Return each line that holds the word "empty".

## Given material

:::

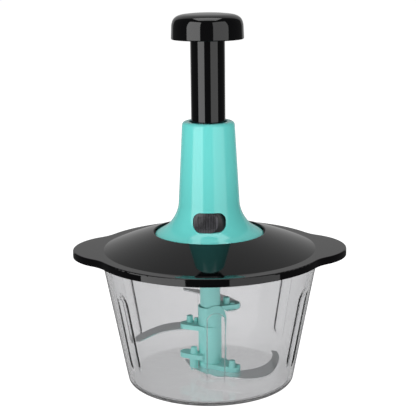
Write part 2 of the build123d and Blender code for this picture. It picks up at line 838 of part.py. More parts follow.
with BuildPart() as housing_space:
    with BuildSketch(Plane.XZ):
        with BuildLine():
            Polyline(
                flare_inside[-1],
                (neck_radius(bush_low) - housing_wall, bush_low),
                (guide_bush_radius, bush_low),
                (guide_bush_radius, bush_high),
                (0, bush_high),
                (0, seat_height - housing_wall),
                (flare_inside[0][0], seat_height - housing_wall),
                flare_inside[0],
            )
            Spline(*flare_inside, tangents=mark_tangents(flare_marks))
        make_face()
    revolve(axis=Axis.Z)
    # rails beside the two keys of the plunger's foot
    with BuildSketch(Plane.XY.offset(lock_ring_top + easy_gap)):
        with GridLocations(2 * housing_radius, 2 * rail_place, 2, 2):
            Rectangle(2 * (housing_radius - rail_inner), rail_thickness)
    extrude(amount=bush_low - lock_ring_top, mode=Mode.SUBTRACT)
    # screw bosses
    with BuildSketch(Plane.XY.offset(seat_height)):
        with PolarLocations(housing_screw_circle, screw_count, 180 / screw_count):
            Circle(screw_boss_radius)
    extrude(amount=housing_radius, mode=Mode.SUBTRACT)

with BuildPart() as housing:
    with BuildSketch(Plane.XZ):
        with BuildLine():
            Polyline(
                (flare_marks[-1][0], flare_marks[-1][1]),
                (neck_top_radius, housing_top),
                (0, housing_top),
                (0, seat_height),
                (housing_radius, seat_height),
                (housing_radius, seat_height + housing_edge),
                (flare_marks[0][0], flare_marks[0][1]),
            )
            Spline(*inset_marks(flare_marks, 0), tangents=mark_tangents(flare_marks))
        make_face()
    revolve(axis=Axis.Z)
    fillet(housing.edges().group_by(Axis.Z)[-1], collar_round)
    add(housing_space.part, mode=Mode.SUBTRACT)
    with BuildSketch(Plane.XY.offset(bush_high)):
        Circle(tube_radius + collar_gap)
    extrude(amount=collar_lip, mode=Mode.SUBTRACT)
    with BuildSketch(Plane.XY.offset(seat_height)):
        with PolarLocations(housing_screw_circle, screw_count, 180 / screw_count):
            Circle(screw_radius)
    extrude(amount=screw_length - lid_wall + easy_gap, mode=Mode.SUBTRACT)
    # window of the lock switch
    with BuildSketch(Plane.XZ):
        with Locations((0, window_middle)):
            RectangleRounded(window_width, window_height, window_corner)
    extrude(amount=housing_radius, mode=Mode.SUBTRACT)
save(housing.part, "housing")

with BuildPart() as guide_bush:
    with BuildSketch(Plane.XY.offset(bush_low)):
        Circle(guide_bush_radius)
        Circle(tube_radius + running_fit, mode=Mode.SUBTRACT)
    extrude(amount=bush_high - bush_low)
save(guide_bush.part, "guide_bush")

# ================================================================ lock
pad_radius, pad_level = flare_marks[2][:2]
carrier_inner = lock_ring_radius - carrier_wall
post_bottom = pad_level - post_height
post_inner = (carrier_inner + lock_ring_radius) / 2 - easy_gap
post_outer = pad_radius - slider_gap - slider_thickness / 2
post_middle = radians(post_angle) * (post_outer + post_inner)
slider_left = slider_gap - window_width / 2
slider_right = window_width / 2 - slider_gap - slider_margin - radians(lock_travel) * pad_radius
slider_middle = (slider_left + slider_right) / 2
slider_height = window_height - 2 * slider_margin
track_depth = slider_gap + slider_thickness + easy_gap
rib_sweep = rib_pitch * (rib_count - 1)
rib_start = degrees(slider_middle / pad_radius) - 90 - rib_sweep / 2

with BuildPart() as rib_grooves:
    with BuildSketch(Plane.XY.offset(window_bottom + slider_margin + rib_inset)):
        with PolarLocations(pad_radius, rib_count, rib_start, rib_sweep, endpoint=True):
            Rectangle(pad_radius, rib_depth)
    extrude(amount=slider_height - 2 * rib_inset)
    add(flare_shell(0, slider_gap + rib_depth), mode=Mode.INTERSECT)

# Switch pad that follows the flare, with a post that turns the lock ring
with BuildPart() as lock_slider:
    with BuildSketch(Plane.XZ):
        with Locations((slider_middle, window_middle)):
            RectangleRounded(slider_right - slider_left, slider_height, window_corner - slider_margin)
    extrude(amount=housing_radius)
    add(flare_shell(slider_gap, slider_gap + slider_thickness), mode=Mode.INTERSECT)
    add(rib_grooves.part, mode=Mode.SUBTRACT)
    with BuildSketch(Plane.XY.offset(post_bottom)):
        with Locations((post_middle, -(post_outer + post_inner) / 2)):
            Rectangle(post_width, post_outer - post_inner)
    extrude(amount=post_height - easy_gap)
save(lock_slider.part, "lock_slider")

with BuildPart() as track_pocket:
    with BuildSketch(Plane.XZ):
        with Locations((0, window_middle)):
            RectangleRounded(window_width + track_border, window_height + track_border / 2, window_corner)
    extrude(amount=housing_radius)
    add(flare_shell(0, track_depth), mode=Mode.INTERSECT)

# Dark plate behind the window, hollowed where the pad slides
with BuildPart() as switch_track:
    with BuildSketch(Plane.XZ):
        with Locations((0, window_middle)):
            RectangleRounded(window_width + 2 * track_border, window_height + 2 * track_border, window_corner)
    extrude(amount=housing_radius)
    add(flare_shell(housing_wall, housing_wall + track_thickness), mode=Mode.INTERSECT)
    add(track_pocket.part, mode=Mode.SUBTRACT)
    with BuildSketch(Plane.XY.offset(post_bottom - easy_gap)):
        with Locations((0, -housing_radius / 2)):
            Rectangle(post_width - 2 * post_middle + 2 * easy_gap, housing_radius)
    extrude(amount=post_height + easy_gap, mode=Mode.SUBTRACT)
save(switch_track.part, "switch_track")

with BuildPart() as lock_ring:
    with BuildSketch(Plane.XY.offset(lock_ring_bottom)):
        Circle(lock_ring_radius)
        Circle(lock_ring_inner, mode=Mode.SUBTRACT)
        Rectangle(2 * (key_radius + notch_clearance), key_width + 2 * notch_clearance, mode=Mode.SUBTRACT)
        with Locations((post_middle, -lock_ring_radius)):
            Rectangle(
                post_width + 2 * running_fit,
                2 * (lock_ring_radius - post_inner + running_fit),
                mode=Mode.SUBTRACT,
            )
    extrude(amount=lock_ring_height)
save(lock_ring.part, "lock_ring")

# Flanged tube that carries the lock ring
with BuildPart() as lock_carrier:
    with BuildSketch(Plane.XY.offset(seat_height)):
        Circle(lock_ring_radius + carrier_flange)
    extrude(amount=foot_floor)
    with BuildSketch(Plane.XY.offset(seat_height)):
        Circle(lock_ring_radius)
    extrude(amount=lock_ring_bottom - easy_gap - seat_height)
    with BuildSketch(Plane.XY.offset(seat_height)):
        Circle(carrier_inner)
    extrude(amount=lock_ring_bottom - seat_height, mode=Mode.SUBTRACT)
save(lock_carrier.part, "lock_carrier")

# ================================================================ plunger
tube_bottom = foot_bottom + foot_floor
plug_bottom_level = tube_top - plug_length
cap_seat = tube_top + plug_flange
knob_inside = inset_marks(knob_marks, knob_wall)

with BuildPart() as plunger_tube:
    with BuildSketch(Plane.XY.offset(tube_bottom)):
        Circle(tube_radius)
        Circle(tube_bore, mode=Mode.SUBTRACT)
    extrude(amount=tube_top - tube_bottom)
save(plunger_tube.part, "plunger_tube")

with BuildPart() as plunger_foot:
    with BuildSketch(Plane.XY.offset(foot_bottom)):
        Circle(key_radius)
        Rectangle(2 * key_radius, key_width, mode=Mode.INTERSECT)
        Circle(foot_radius)
    extrude(amount=foot_height)
    with BuildSketch(Plane.XY.offset(foot_bottom)):
        Circle(tube_bore)
    extrude(amount=foot_floor, mode=Mode.SUBTRACT)
    with BuildSketch(Plane.XY.offset(tube_bottom)):
        Circle(tube_radius)
    extrude(amount=foot_height, mode=Mode.SUBTRACT)
save(plunger_foot.part, "plunger_foot")

# Hollow of the cap, round the collar that grips the tube
with BuildPart() as knob_space:
    with BuildSketch(Plane.XZ):
        with BuildLine():
            Polyline(
                knob_inside[-1],
                (0, knob_inside[-1][1]),
                (0, knob_bottom),
                (knob_rim_radius - knob_wall, knob_bottom),
                knob_inside[0],
            )
            Spline(*knob_inside, tangents=mark_tangents(knob_marks))
        make_face()
    revolve(axis=Axis.Z)
    with BuildSketch(Plane.XY.offset(collar_bottom)):
        Circle(tube_radius + knob_collar_wall)
    extrude(amount=knob_collar_drop + knob_marks[-1][1] - tube_top, mode=Mode.SUBTRACT)

# Domed cap that sits on the plug's flange
with BuildPart() as knob_cap:
    with BuildSketch(Plane.XZ):
        with BuildLine():
            Polyline(
                knob_marks[-1][:2],
                (0, knob_marks[-1][1]),
                (0, knob_bottom),
                (knob_rim_radius, knob_bottom),
                knob_marks[0][:2],
            )
            Spline(*inset_marks(knob_marks, 0), tangents=mark_tangents(knob_marks))
        make_face()
    revolve(axis=Axis.Z)
    fillet(knob_cap.edges().group_by(Axis.Z)[0], knob_rim_round)
    add(knob_space.part, mode=Mode.SUBTRACT)
    with BuildSketch(Plane.XY.offset(collar_bottom)):
        Circle(tube_radius)
    extrude(amount=knob_collar_drop + plug_flange, mode=Mode.SUBTRACT)
    with BuildSketch(Plane.XY.offset(cap_seat)):
        Circle(tube_radius + knob_collar_wall - knob_stop_width)
    extrude(amount=knob_inside[-2][1] - cap_seat, mode=Mode.SUBTRACT)
save(knob_cap.part, "knob_cap")

with BuildPart() as knob_plug:
    with BuildSketch(Plane.XY.offset(plug_bottom_level)):
        Circle(tube_bore)
    extrude(amount=plug_length)
    with BuildSketch(Plane.XY.offset(tube_top)):
        Circle(tube_radius)
    extrude(amount=plug_flange)
    with BuildSketch(Plane.XY.offset(plug_bottom_level)):
        Circle(bar_stem_radius)
    extrude(amount=bar_seat_depth, mode=Mode.SUBTRACT)
    with BuildSketch(Plane.XY.offset(plug_bottom_level)):
        Circle(bar_screw_radius)
    extrude(amount=plug_length + plug_flange, mode=Mode.SUBTRACT)
save(knob_plug.part, "knob_plug")

# Screw that pulls the bar up into the plug
with BuildPart() as bar_screw:
    with BuildSketch(Plane.XY.offset(cap_seat)):
        Circle(bar_screw_head)
    extrude(amount=screw_head_height)
    with BuildSketch(Plane.XY.offset(cap_seat + screw_head_height / 2)):
        RegularPolygon(bar_screw_radius, 6)
    extrude(amount=screw_head_height, mode=Mode.SUBTRACT)
    with BuildSketch(Plane.XY.offset(cap_seat - bar_screw_length)):
        Circle(bar_screw_radius)
    extrude(amount=bar_screw_length)
save(bar_screw.part, "bar_screw")

# Twisted drive bar with a round stem
with BuildSketch(Plane.XY.offset(bar_bottom)) as bar_section:
    Rectangle(bar_width, bar_thickness)
twist = Solid.extrude_linear_with_rotation(
    bar_section.sketch.faces()[0], (0, 0, bar_bottom), (0, 0, bar_twist_length), bar_turn * bar_twist_length
)
with BuildPart() as spiral_bar:
    add(twist)
    with BuildSketch(Plane.XY.offset(bar_bottom + bar_twist_length)):
        Circle(bar_stem_radius)
    extrude(amount=plug_bottom_level + bar_seat_depth - bar_bottom - bar_twist_length)
    with BuildSketch(Plane.XY.offset(cap_seat - bar_screw_length)):
        Circle(bar_screw_radius)
    extrude(amount=bar_screw_length, mode=Mode.SUBTRACT)
save(spiral_bar.part, "spiral_bar")

# ================================================================ springs
spring_bottom = seat_height + spring_seat_thickness
save(coil(spring_radius, spring_wire, spring_bottom, plug_bottom_level, spring_turns), "return_spring")

with BuildPart() as spring_seat:
    with BuildSketch(Plane.XY.offset(seat_height)):
        Circle(tube_bore - spring_seat_gap)
    extrude(amount=spring_seat_thickness)
    with BuildSketch(Plane.XY.offset(spring_bottom)):
        Circle(spring_radius - spring_wire / 2 - easy_gap)
    extrude(amount=spring_spigot)
    with BuildSketch(Plane.XY.offset(seat_height)):
        Circle(spindle_bore)
    extrude(amount=spring_seat_thickness + spring_spigot, mode=Mode.SUBTRACT)
save(spring_seat.part, "spring_seat")
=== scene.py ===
from math import asin, atan, atan2, cos, pi, radians, sin, sqrt, tan

import bmesh
import bpy
from mathutils import Matrix, Vector
from mathutils.geometry import interpolate_bezier


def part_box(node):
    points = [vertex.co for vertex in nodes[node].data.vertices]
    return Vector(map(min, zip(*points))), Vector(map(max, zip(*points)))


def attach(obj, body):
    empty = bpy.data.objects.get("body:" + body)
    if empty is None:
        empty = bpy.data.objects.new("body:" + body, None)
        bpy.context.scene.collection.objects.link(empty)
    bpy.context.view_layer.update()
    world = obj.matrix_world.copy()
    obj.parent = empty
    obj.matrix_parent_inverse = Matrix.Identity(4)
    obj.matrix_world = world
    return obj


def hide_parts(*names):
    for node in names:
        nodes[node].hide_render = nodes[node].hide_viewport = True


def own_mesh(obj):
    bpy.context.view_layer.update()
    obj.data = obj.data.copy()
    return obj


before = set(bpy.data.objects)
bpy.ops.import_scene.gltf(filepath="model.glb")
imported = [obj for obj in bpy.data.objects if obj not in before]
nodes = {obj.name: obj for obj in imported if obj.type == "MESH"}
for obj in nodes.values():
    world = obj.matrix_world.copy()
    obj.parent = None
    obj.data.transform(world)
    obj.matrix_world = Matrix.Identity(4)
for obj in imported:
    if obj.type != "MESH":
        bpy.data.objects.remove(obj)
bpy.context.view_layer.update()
MM = 0.001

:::

## Right answer
    empty = bpy.data.objects.get("body:" + body)
    if empty is None:
        empty = bpy.data.objects.new("body:" + body, None)
        bpy.context.scene.collection.objects.link(empty)
    obj.parent = empty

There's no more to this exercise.